If the sliding load is in good enough electrical and mechanical condition (apart from the broken toggle), you can repair it. As long as you still have all the parts, that is. The toggle assembly is made up of the toggle itself, a smaller over-centre link, a plunger, a coil spring, and a 1 mm diameter lock pin.  Ease the toggle off both sides of the pin in the slot, then unclip the smaller over-centre link from the body. If the toggle has broken where the lock pin goes through the toggle, cyanoacrylate- glue the two pieces of the toggle together. When the glue is dry, drill four 0.95 mm holes through the thick part of the toggle, two on each side of the break, 3 or so mm away from it. Make two flat- bottomed U shapes out of 0.9 mm tinned copper wire, and pass the U through the drilled holes.

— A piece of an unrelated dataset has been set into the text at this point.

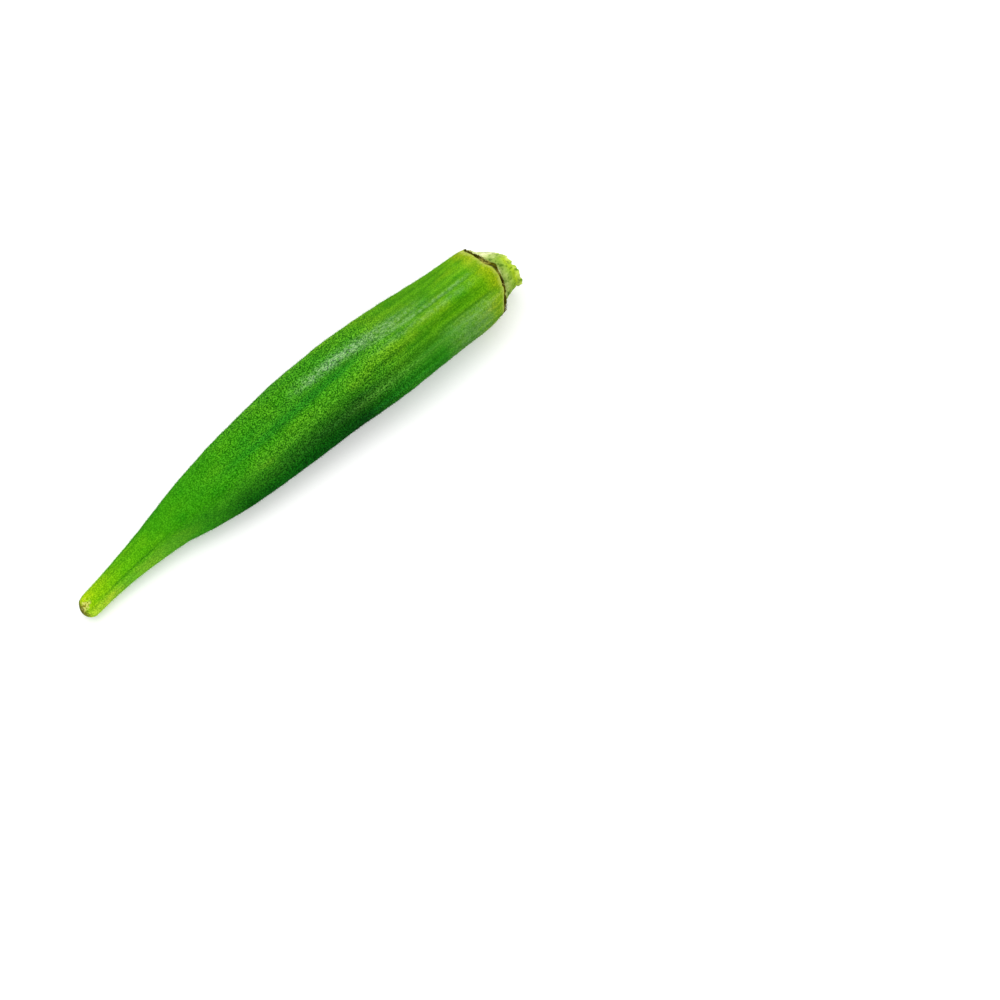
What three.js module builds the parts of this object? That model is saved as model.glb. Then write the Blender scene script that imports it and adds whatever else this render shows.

Carefully twist the free ends together with pliers, (don't break anything!) cut the ends back, and bend the twisted wire down flat.  Ream out the lock pin’s hole with the 0.95 mm drill, and clean out the plunger hole with a 3.5 mm drill. Insert the coil spring into the hole in the toggle, followed by the plunger and over-centre link. Start the pin squarely in the hole, and using a vice, carefully press the pin back into place. Reassemble the toggle onto the load.

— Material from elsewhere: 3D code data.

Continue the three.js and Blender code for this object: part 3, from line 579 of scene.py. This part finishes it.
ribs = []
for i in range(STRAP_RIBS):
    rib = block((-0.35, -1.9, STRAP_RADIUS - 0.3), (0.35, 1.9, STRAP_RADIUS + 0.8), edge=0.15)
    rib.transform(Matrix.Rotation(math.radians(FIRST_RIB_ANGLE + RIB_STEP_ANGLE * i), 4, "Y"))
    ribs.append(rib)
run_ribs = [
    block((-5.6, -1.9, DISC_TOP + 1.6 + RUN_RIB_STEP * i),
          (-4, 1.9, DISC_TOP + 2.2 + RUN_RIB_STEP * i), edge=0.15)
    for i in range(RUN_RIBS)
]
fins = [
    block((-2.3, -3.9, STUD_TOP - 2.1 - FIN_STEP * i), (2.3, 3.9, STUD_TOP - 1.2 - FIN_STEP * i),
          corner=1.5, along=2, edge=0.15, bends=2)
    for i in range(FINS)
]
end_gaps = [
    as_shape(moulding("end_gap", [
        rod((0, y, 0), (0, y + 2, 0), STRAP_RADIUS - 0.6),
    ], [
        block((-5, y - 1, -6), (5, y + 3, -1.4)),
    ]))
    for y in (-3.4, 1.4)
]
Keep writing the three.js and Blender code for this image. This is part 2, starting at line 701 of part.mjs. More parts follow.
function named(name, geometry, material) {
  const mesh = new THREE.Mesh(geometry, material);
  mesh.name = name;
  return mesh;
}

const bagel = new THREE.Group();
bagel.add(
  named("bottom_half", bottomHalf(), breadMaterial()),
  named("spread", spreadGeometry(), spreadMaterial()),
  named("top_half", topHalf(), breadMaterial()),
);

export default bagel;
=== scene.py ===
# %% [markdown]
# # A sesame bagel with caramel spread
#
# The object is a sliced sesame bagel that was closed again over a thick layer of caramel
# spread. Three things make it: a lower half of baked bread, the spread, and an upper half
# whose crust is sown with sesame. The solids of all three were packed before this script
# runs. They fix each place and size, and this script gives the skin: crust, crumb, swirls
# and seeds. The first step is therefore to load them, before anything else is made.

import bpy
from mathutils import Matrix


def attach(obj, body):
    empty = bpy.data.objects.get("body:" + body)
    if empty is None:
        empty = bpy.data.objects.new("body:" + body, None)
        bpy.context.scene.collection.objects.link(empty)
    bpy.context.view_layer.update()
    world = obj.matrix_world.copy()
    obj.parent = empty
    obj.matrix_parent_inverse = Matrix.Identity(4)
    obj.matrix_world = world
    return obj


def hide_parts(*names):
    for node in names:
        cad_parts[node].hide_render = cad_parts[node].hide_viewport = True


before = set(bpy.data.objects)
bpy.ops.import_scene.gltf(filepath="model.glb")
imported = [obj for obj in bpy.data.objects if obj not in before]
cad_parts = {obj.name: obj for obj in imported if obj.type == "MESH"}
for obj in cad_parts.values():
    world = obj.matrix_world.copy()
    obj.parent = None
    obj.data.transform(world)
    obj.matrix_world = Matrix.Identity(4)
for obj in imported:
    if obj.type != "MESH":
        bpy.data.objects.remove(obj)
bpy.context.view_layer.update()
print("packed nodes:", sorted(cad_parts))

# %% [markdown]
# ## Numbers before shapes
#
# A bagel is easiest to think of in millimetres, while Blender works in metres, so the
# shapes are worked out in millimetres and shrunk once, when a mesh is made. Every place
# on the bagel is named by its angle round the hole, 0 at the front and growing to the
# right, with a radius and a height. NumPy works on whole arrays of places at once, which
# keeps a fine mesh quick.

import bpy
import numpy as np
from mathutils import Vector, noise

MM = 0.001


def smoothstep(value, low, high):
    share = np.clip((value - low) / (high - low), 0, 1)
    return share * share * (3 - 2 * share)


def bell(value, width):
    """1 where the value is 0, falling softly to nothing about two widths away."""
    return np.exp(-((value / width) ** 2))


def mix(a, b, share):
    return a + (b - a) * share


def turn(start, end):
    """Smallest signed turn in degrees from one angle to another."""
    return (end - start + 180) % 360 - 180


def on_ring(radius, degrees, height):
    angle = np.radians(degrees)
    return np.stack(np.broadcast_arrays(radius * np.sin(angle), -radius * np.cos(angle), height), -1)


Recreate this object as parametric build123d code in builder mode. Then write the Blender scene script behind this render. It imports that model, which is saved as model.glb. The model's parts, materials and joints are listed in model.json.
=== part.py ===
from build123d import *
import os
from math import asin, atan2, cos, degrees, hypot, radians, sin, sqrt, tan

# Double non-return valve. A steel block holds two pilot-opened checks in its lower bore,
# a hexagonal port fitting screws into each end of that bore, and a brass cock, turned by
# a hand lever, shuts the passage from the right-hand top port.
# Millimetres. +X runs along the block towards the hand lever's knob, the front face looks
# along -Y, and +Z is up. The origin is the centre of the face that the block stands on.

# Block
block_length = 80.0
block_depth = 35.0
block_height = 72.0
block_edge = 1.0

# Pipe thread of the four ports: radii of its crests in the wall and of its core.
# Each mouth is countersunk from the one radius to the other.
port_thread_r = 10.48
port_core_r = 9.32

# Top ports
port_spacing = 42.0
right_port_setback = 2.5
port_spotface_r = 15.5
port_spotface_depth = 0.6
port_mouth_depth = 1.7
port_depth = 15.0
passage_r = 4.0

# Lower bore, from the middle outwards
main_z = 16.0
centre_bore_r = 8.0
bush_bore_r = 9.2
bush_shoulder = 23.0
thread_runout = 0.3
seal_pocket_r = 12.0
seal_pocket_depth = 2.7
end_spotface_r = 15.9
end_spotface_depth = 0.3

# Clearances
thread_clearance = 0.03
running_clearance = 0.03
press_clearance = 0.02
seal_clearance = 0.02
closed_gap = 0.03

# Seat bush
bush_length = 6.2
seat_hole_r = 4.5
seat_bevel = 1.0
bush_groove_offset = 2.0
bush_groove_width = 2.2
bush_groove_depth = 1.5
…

Appendix 2: How to Disassemble a Sliding Load

Warning: this is not for the faint-hearted. If your sliding load meets spec, do not pull it apart. You will only need to do this if your cal kit's foam has fallen to bits, and you have black goo all inside the sliding load which you can't clean out. Or maybe you have a damaged sliding load, and you're curious to see what’s inside.  In any case, you only have yourself to blame if you damage it further or break parts.

HP: Remove the toggle from the sliding load.

Slide the ring as far as it will go toward the connector end.

Extracting the toggle clamp's pin from the centre conductor is tricky. It's best to draw it out.  Set up a milling machine with a small drill chuck in the spindle and a machine vice on the table.  Edge-find the fixed jaw of the machine vice, then translate the table 4.55 mm inwards. Loosely grip the pin in the drill chuck, then bring the spindle down enough to hold the body of the sliding load squarely in the machine vice. Tighten the drill chuck and lift the spindle to extract the pin.

While the sliding load is still held in the machine vice, remove the backstop screw and plug from the rear of the body.

Working from within the slot, ease the centre conductor out of the rear of the sliding load. Remove the locating screw from the slide ring, and slide the ring off the back of the body.

Turn the centre conductor around backwards, and introduce it back into the body from the rear. Push the reversed centre conductor in to slide the absorptive element out from the connector end.

Reassembly is the reverse of disassembly, but take care to line the parts up correctly. When replacing the toggle clamp's pin into the centre conductor, a vice and V-blocks are recommended.

Maury 8034: Remove the two grub screws from inside the blue outer housing (0.050" hex key).

Remove the locating screw from the blue slide ring, and slide the ring off the rear of the body.

Unscrew the large stainless knurled nut from the body. The centre conductor can now be withdrawn from the rear of the body. The absorptive element should also come out with the centre conductor. Slide the absorptive element off the centre conductor.

When reassembling a Maury 8034, take note that the two grub screws which are inserted through the blue outer housing control the pre-load of the large stainless knurled nut. The tighter the grub screws, the harder to turn the large knurled nut. Set the inner conductor protrusion with a connector gauge, then tighten the two grub screws to fix the knurled nut in position.